From bb.com

After the posing scores have been shown, the top 10 will be announced and then that group will be whittled down to the final six. At that point, it will get really interesting with an innovation that constitutes the most radical change in the history of bodybuilding contests - the Challenge Round.


New Round- The Challenge Round


As the final six remain onstage, the scoreboard will show their standings by way of point totals. The first-placed athlete will be assigned six points, the second five points, and so on down to the sixth-placed athlete who will be awarded one point. If this new system had been part of last year's contest, the scoring would have stood as follows.


Ronnie Coleman: 6 points
Jay Cutler: 5 points
Dexter Jackson: 4 points
Dennis James: 3 points
Günter Schlierkamp: 2 points
Kevin Levrone: 1 point
Here, the contest starts all over again. Now, the athletes are out to get extra points and (unlike the present situation, where the guy with the lowest points is the winner) the athlete with the most points at the end of the Challenge Round will win. This will take bodybuilding into a combative mano-a-mano arena never before seen.

Head-To-Head:
Each competitor, starting with the sixth-placed athlete, calls one individual pose of his choice against the other finalists. Each one of those poses counts as two points going to the winner of the pose, which is added to his placing. Using last year's contest as the example, Levrone (sixth) would call a pose against Schlierkamp (fifth), then James (fourth) and so on up to Coleman (first). The rest of the top 6 athletes would follow suit in ascending order of their placings.

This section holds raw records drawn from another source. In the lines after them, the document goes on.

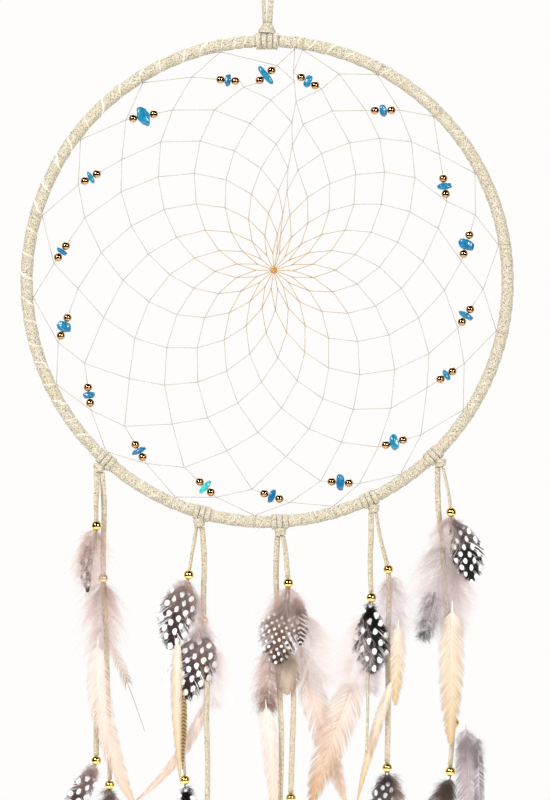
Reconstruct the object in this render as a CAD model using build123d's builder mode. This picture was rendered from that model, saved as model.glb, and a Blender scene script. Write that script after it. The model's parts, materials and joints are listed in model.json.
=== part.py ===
"""Dream catcher: a lace-wrapped hoop with a beaded web and five feather pendants.

The part stands in the X-Z plane with its front towards -Y. The origin is the point where the
hanging loop bears on its nail, so everything else hangs below it. Units are millimetres.
"""
from build123d import *
import math
import os

# ---------------------------------------------------------------- driving dimensions
RING_DIAMETER = 225.6          # steel ring, measured on the wire's centre line (229 mm outside)
RING_WIRE = 3.4                # wire thickness
LACE_WIDTH = 2.6               # flat suede lace
LACE_THICK = 1.2
LOOP_RISE = 50.0               # from the wrapped hoop's top up to the nail
NAIL = 5.0                     # nail that the loop is made for

WEB_THREAD = 0.5
WEB_KNOT = 0.84
WEB_ROUNDS = 11                # rounds of knots, from the ring to the centre knot
WEB_KNOT_GAP = 0.02            # each stretch of thread stops this far from its knot
CENTRE_KNOT = 3.2
WEB_BEAD = 4.0
WEB_CHIP_THICK = 3.2           # turquoise chip, drilled across its length
CHIP_CHAMFER = 0.7
TRIO_END = 0.2                 # the thread stays straight this far past a trio's beads
TRIO_KNOT_GAP = 1.5            # from a trio's beads to the knots beside it, at least
THREAD_TRIM = 0.08             # two stretches that meet at a bend stop this far from it
CHIP_GAP = 0.25                # between a chip and the beads beside it
THREAD_PLAY = 0.05             # bead and chip bores are this much larger than the thread, radially

HITCH_LENGTH = 11.0            # lace turns of the hanging loop round the hoop
HITCH_PLAY = 0.3               # the hoop turns inside the hitch with this clearance
HITCH_KNOT = 5.2
LASHING_LENGTH = 8.0           # three turns of lace round the hoop
LASHING_KNOT = 4.6
KNOT_SINK = 1.5                # a lashing's knot is pressed this deep into its turns
HITCH_KNOT_SINK = 1.0
STRAND_PLAY = 0.4              # a strand starts this far from the knot that it swings on

PENDANT_BEAD = 4.8
BEAD_BORE = 1.6
QUILL_PLATE = 1.4              # thickness of a flat feather
FLUFF_PLATE = 5.0              # thickness of a downy tuft
FRONT_Y = -4.6                 # layer of the strand that lies in front
LONG_Y = 1.2                   # layer of the strand that lies behind it

# ---------------------------------------------------------------- sizes that follow
ring_radius = RING_DIAMETER / 2
wrap_radius = RING_WIRE / 2 + LACE_THICK
hoop_centre_z = -(LOOP_RISE + ring_radius + wrap_radius)
lace_cord = 2 * math.sqrt(LACE_WIDTH * LACE_THICK / math.pi)  # round cord of the flat lace's section area
knot_ring = ring_radius + wrap_radius + LACE_THICK + LASHING_KNOT / 2 - KNOT_SINK

os.makedirs("parts", exist_ok=True)


def save(part, name):
    """Label a finished sub-part and write its file."""
    part.part.label = name
    export_step(part.part, f"parts/{name}.step")


def at_angle(radius, degrees):
    """Point in the hoop's plane, by radius and angle from +X."""
    turn = math.radians(degrees)
    return radius * math.cos(turn), hoop_centre_z + radius * math.sin(turn)


def hoop_sleeve(inner, outer, start, span):
    """Tube round a stretch of the hoop, made inside the current part."""
    x, z = at_angle(ring_radius, start)
    radial = (math.cos(math.radians(start)), 0, math.sin(math.radians(start)))
    across = Plane(origin=(x, 0, z), x_dir=radial, z_dir=(-radial[2], 0, radial[0]))
    with BuildSketch(across) as ring:
        Circle(outer)
        if inner > 0:
            Circle(inner, mode=Mode.SUBTRACT)
    axle = Axis((0, 0, hoop_centre_z), (0, -1, 0))
    revolve(ring.sketch, axis=axle, revolution_arc=span)


# ---------------------------------------------------------------- hoop
with BuildPart() as hoop_ring:
    hoop_sleeve(0, RING_WIRE / 2, 0, 360)
save(hoop_ring, "hoop_ring")

with BuildPart() as hoop_wrap:
    hoop_sleeve(RING_WIRE / 2, wrap_radius, 0, 360)
save(hoop_wrap, "hoop_wrap")

# ---------------------------------------------------------------- hanging loop and its hitch
hitch_bore = wrap_radius + HITCH_PLAY
hitch_outer = hitch_bore + LACE_THICK
hitch_span = math.degrees(HITCH_LENGTH / ring_radius)
hitch_knot_z = hoop_centre_z + ring_radius + hitch_outer + HITCH_KNOT / 2 - HITCH_KNOT_SINK

with BuildPart() as loop_hitch:
    hoop_sleeve(hitch_bore, hitch_outer, 90 - hitch_span / 2, hitch_span)
    with Locations((0, 0, hitch_knot_z)):
        Sphere(HITCH_KNOT / 2)
save(loop_hitch, "loop_hitch")


def cord(name, points, diameter):
    """Plain tube along straight runs joined by tangent arcs, as large as the runs allow."""
    corners = [Vector(*p) for p in points]
    radii = []
    for before, corner, after in zip(corners, corners[1:], corners[2:]):
        shorter = min((corner - before).length, (after - corner).length)
        half_turn = math.radians((corner - before).get_angle(after - corner)) / 2
        radii.append(0.45 * shorter / math.tan(half_turn))
    print(name, "radii", [round(r, 1) for r in radii])
    with BuildPart() as tube:
        with BuildLine() as route:
            if radii:
                FilletPolyline(*corners, radius=radii)
            else:
                Line(*corners)
        with BuildSketch(Plane(origin=corners[0], z_dir=(corners[1] - corners[0]))):
            Circle(diameter / 2)
        sweep(path=route.wire())
    length = route.wire().length
    print(name, "length", round(length, 1), "volume ratio",
          round(tube.part.volume / (math.pi * diameter ** 2 / 4 * length), 4))
    save(tube, name)


loop_foot = hitch_knot_z + HITCH_KNOT / 2 + STRAND_PLAY
bight = (NAIL + lace_cord) / 2
cord("hanging_loop", [
    (-1.3, 0, loop_foot), (-1.7, 0.4, loop_foot + 11), (-2.6, -0.2, loop_foot + 24),
    (-bight, 0, -9.0), (-bight, 0, lace_cord / 2), (bight, 0, lace_cord / 2), (bight, 0, -9.6),
    (2.9, 0.3, loop_foot + 22), (1.6, -0.3, loop_foot + 10), (1.3, 0, loop_foot),
], lace_cord)


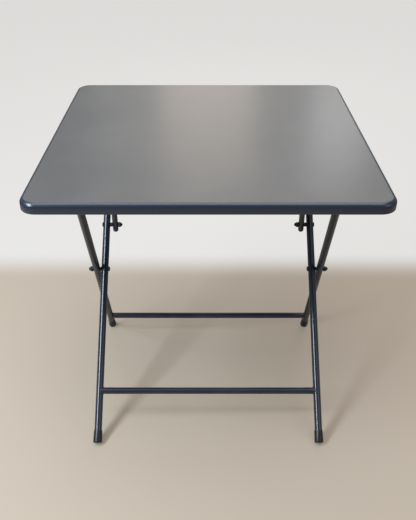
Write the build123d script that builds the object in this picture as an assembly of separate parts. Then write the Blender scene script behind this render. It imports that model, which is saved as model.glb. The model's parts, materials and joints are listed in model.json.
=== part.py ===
from build123d import *
import math
import os

os.makedirs("parts", exist_ok=True)

# A square folding table: a folded sheet-steel top on two crossed tube frames.
# X runs left to right, Y from the front edge to the back, Z up from the floor.
# Setbacks are measured from the front edge of the top.

# Table top, a steel sheet with a rolled edge, a deep rim and a returned hem
TABLE_HEIGHT = 740.0
TOP_WIDTH = 800.0
TOP_DEPTH = 800.0
RIM_HEIGHT = 25.0
SHEET = 1.2
CORNER_RADIUS = 38.0
EDGE_RADIUS = 10.0
HEM_WIDTH = 11.0

# Stiffening rails under the sheet, open channels with welding flanges
RAIL_WIDTH = 58.0
RAIL_DEPTH = 20.0
RAIL_SHEET = 1.5
RAIL_FLANGE = 11.0
RAIL_BEND = 3.0
RAIL_END_GAP = 34.0
BACK_RAIL_INSET = 110.0

# Crossed legs, seen from the side; a foot's setback is where its leg's line meets the floor
FRONT_FOOT_SETBACK = 9.0
BACK_FOOT_SETBACK = 538.0
INNER_LEAN = 42.3
OUTER_LEAN = 64.0
HINGE_DROP = 45.0
STRUT_BOLT_HEIGHT = 424.0

# Leg tubes
LEG_DIAMETER = 20.0
LEG_WALL = 1.2
LEG_INSET = 101.0
LEG_GAP = 3.5
INNER_LEG_OVERRUN = 36.0
OUTER_LEG_OVERRUN = 13.0

# Stretcher tubes between the legs
STRETCHER_DIAMETER = 18.0
STRETCHER_WALL = 1.2
FRONT_STRETCHER_HEIGHT = 100.0
BACK_STRETCHER_HEIGHT = 63.0
COPE_GAP = 0.05

# Strut tubes that hang from the rear pivot blocks to the inner legs
STRUT_DIAMETER = 16.0
STRUT_WALL = 1.2
STRUT_GAP = 7.0
STRUT_TOP_OVERRUN = 10.0
STRUT_TAIL = 16.0

# Pivot bolts, with domed heads, spacers and cap nuts
BOLT_DIAMETER = 8.0
RUNNING_CLEARANCE = 0.05
SIDE_CLEARANCE = 0.3
SPACER_DIAMETER = 12.0
HEAD_DIAMETER = 14.0
CROSS_HEAD_HEIGHT = 4.4
STRUT_HEAD_HEIGHT = 2.8
HEAD_ROUNDING = 0.8
NUT_ACROSS_FLATS = 13.0
NUT_HEIGHT = 5.8
NUT_DOME_RADIUS = 5.5
WASHER_DIAMETER = 15.0
WASHER_THICKNESS = 1.6

# Rubber feet, smooth boots with a rounded end, pressed a little flat on the floor
FOOT_LIP_WALL = 1.2
FOOT_SOLE_WALL = 2.0
FOOT_LENGTH = 33.0
FOOT_FLOOR = 3.2
FOOT_LIP_RADIUS = 0.5
FOOT_SOLE_RADIUS = 3.0
FOOT_FLAT = 0.8

# End plugs
PLUG_DEPTH = 9.0
PLUG_RIM = 1.6
PLUG_DOME = 2.2
PLUG_CLEARANCE = 0.05

# Pivot blocks, moulded and screwed under the rails
BLOCK_LENGTH = 30.0
BLOCK_WIDTH = 30.0
BLOCK_WALL = 5.0
BLOCK_FLANGE = 12.0
BLOCK_FLANGE_THICKNESS = 4.0
BLOCK_INSET = 62.0
SEAT_CLEARANCE = 0.3
MOUTH_FRONT_FLARE = 30.0
MOUTH_REAR_FLARE = 6.0

# Pan-head screws that hold the blocks
SCREW_DIAMETER = 4.0
SCREW_HEAD_DIAMETER = 8.0
SCREW_HEAD_HEIGHT = 2.4
SCREW_TIP = 5.0
SCREW_CLEARANCE = 0.05

# One overrun serves every cut
CUT_OVERRUN = 5.0

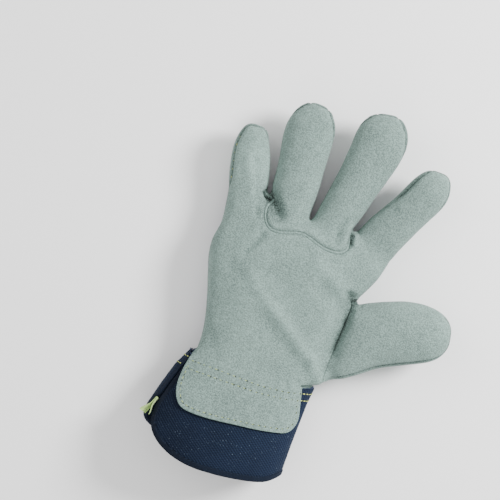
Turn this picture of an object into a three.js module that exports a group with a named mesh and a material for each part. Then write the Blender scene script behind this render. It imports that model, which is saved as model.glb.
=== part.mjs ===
// A leather palm work glove for the right hand, lying on its back with the palm up.
// Millimetres, +Z up out of the palm, +Y along the fingers, +X towards the thumb.
// The whole skin of the hand is one coarse cage of four-sided faces. Each face belongs to a
// sewn panel. The cage is subdivided once, set on its limit surface, and every panel is then
// cut out of it and given the thickness of its leather or cloth.
import * as THREE from "three";

// Driving sizes.
const LEATHER = 1.5; // thickness of the split leather
const DENIM = 1.1; // thickness of the back cloth
const CUFF_WALL = 1.8; // the cuff is two cloths bonded together
const STRAP = 1.5; // thickness of the knuckle strap
const SEAM_GAP = 0.42; // between two panels that are sewn edge to edge
const THUMB_SEAM_GAP = 0.5; // round the thumb's hole, where the skins bend the most
const WELT = 2.0; // width of the welt in the seam below the two middle fingers
const WELT_GAP = 0.45; // on each side of the welt
const WELT_SHORT = 0.85; // share of its last step that the welt stops short of a crotch
const WELT_ROUNDS = 2; // how often the seam of the welt is evened out
const LAY_GAP = 0.4; // between a piece and the one that it lies on
const BACK_Z = STRAP + LAY_GAP; // height of the back cloth over the surface that the strap lies on
const HEM = 4; // width of the turned hem of the cuff
const HEM_BULGE = 0.5; // how far the hem stands out on either side of the cuff's cloth

// A limit surface lies inside its cage. A ring of 6 or 8 points is drawn this much wider.
const RING_OUT = 48 / 46;

// Fingers, from the little finger to the index. Every row is a section across the finger:
// x and y of its middle, half its width, the height of its middle and half its depth. They
// start from the last of the root rows below.
const FINGERS = {
  little: {
    tipFrom: 1, // the leather cap on the back starts at this section
    sections: [
      { x: -35.4, y: 79, half: 14, z: 15.8, deep: 11.6 },
      { x: -37.8, y: 89, half: 14, z: 16.8, deep: 11.4 },
      { x: -39.8, y: 98.5, half: 12.8, z: 18.2, deep: 10.9 },
      { x: -40.4, y: 107, half: 10.4, z: 19.6, deep: 9.4 },
      { x: -40.2, y: 114.4, half: 6.6, z: 20.6, deep: 5.8 },
    ],
  },
  ring: {
    tipFrom: 3,
    sections: [
      { x: -2.3, y: 77, half: 16, z: 16.4, deep: 13 },
      { x: -2.6, y: 89, half: 16, z: 17.2, deep: 12.8 },
      { x: -3.2, y: 101, half: 16.4, z: 18.4, deep: 12.6 },
      { x: -4.2, y: 114, half: 17.9, z: 20.2, deep: 12.3 },
      { x: -4, y: 125.5, half: 17.2, z: 21.8, deep: 11.4 },
      { x: -3.2, y: 134.4, half: 13, z: 22.8, deep: 9 },
      { x: -2.8, y: 140.2, half: 6.6, z: 23.4, deep: 5.4 },
    ],
  },
  middle: {
    tipFrom: 3,
    sections: [
      { x: 32.4, y: 74.5, half: 14.4, z: 16.8, deep: 13.2 },
      { x: 36.8, y: 91, half: 15.4, z: 17.6, deep: 13 },
      { x: 41.4, y: 107.5, half: 16.8, z: 19, deep: 12.8 },
      { x: 44.2, y: 121, half: 18.2, z: 20.8, deep: 12.4 },
      { x: 45, y: 132.5, half: 18.7, z: 22.4, deep: 11.6 },
      { x: 44.6, y: 141.6, half: 14.4, z: 23.6, deep: 9.4 },
      { x: 44, y: 147.4, half: 7.4, z: 24.2, deep: 5.6 },
    ],
  },
  index: {
    tipFrom: 3,
    sections: [
      { x: 66.2, y: 67, half: 15.2, z: 17, deep: 12.8 },
      { x: 72.4, y: 78.5, half: 14.2, z: 18, deep: 12.6 },
      { x: 78.8, y: 89.4, half: 13.6, z: 19.4, deep: 12.4 },
      { x: 84.6, y: 98.6, half: 14.4, z: 21.2, deep: 12 },
      { x: 88.2, y: 107.4, half: 13.8, z: 22.8, deep: 11 },
      { x: 89.8, y: 115, half: 10.6, z: 23.8, deep: 8.4 },
      { x: 90, y: 119.8, half: 5.8, z: 24.2, deep: 5 },
    ],
  },
};
const FINGER_NAMES = Object.keys(FINGERS);

// The thumb leaves the side of the palm, so its sections lean, by these degrees from +Y to -X.
const THUMB = [
  { x: 64.2, y: -12.2, half: 29.4, lean: -5.4, z: 18.2, deep: 15.6 },
  { x: 79.2, y: -1.9, half: 23, lean: 12, z: 18.6, deep: 16.2 },
  { x: 92.8, y: 3.9, half: 22.4, lean: 13.6, z: 19.4, deep: 16.2 },
  { x: 106.2, y: 8.3, half: 21.4, lean: 14.4, z: 20.4, deep: 15.2 },
  { x: 118, y: 10.6, half: 18.6, lean: 11.8, z: 21.2, deep: 12.8 },
  { x: 126.2, y: 11.5, half: 13.8, lean: 8, z: 21.7, deep: 9.4 },
  { x: 130.6, y: 12, half: 6.6, lean: 8, z: 22, deep: 5.2 },
];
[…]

Here's where the excitement mounts. The 11 judges will be holding electronic devices that connect them to the scoreboard and, as each pose is completed, they will press the devices and their decision will be flashed onto the scoreboard.

Strategy:
One caveat is that an athlete can only call a particular pose twice. For example, Levrone's strongest pose is probably the hand-clasped most-muscular, but he would only be able to use it twice. This is where strategy comes in. Would Levrone use his strongest pose against the lower-placed athletes or save it for the top two guys in pursuit of points?

The system will give all six finalists the chance to go against each other and will result in an ever-changing scoreboard, which would bring unprecedented drama to the event.

If this procedure had been in effect at the 2001 Olympia, the whole contest could have come down to the last final pose between Coleman and Cutler. If the system had been in force in 2002, then a late-charging Schlierkamp might have climbed to third or second instead of placing fifth.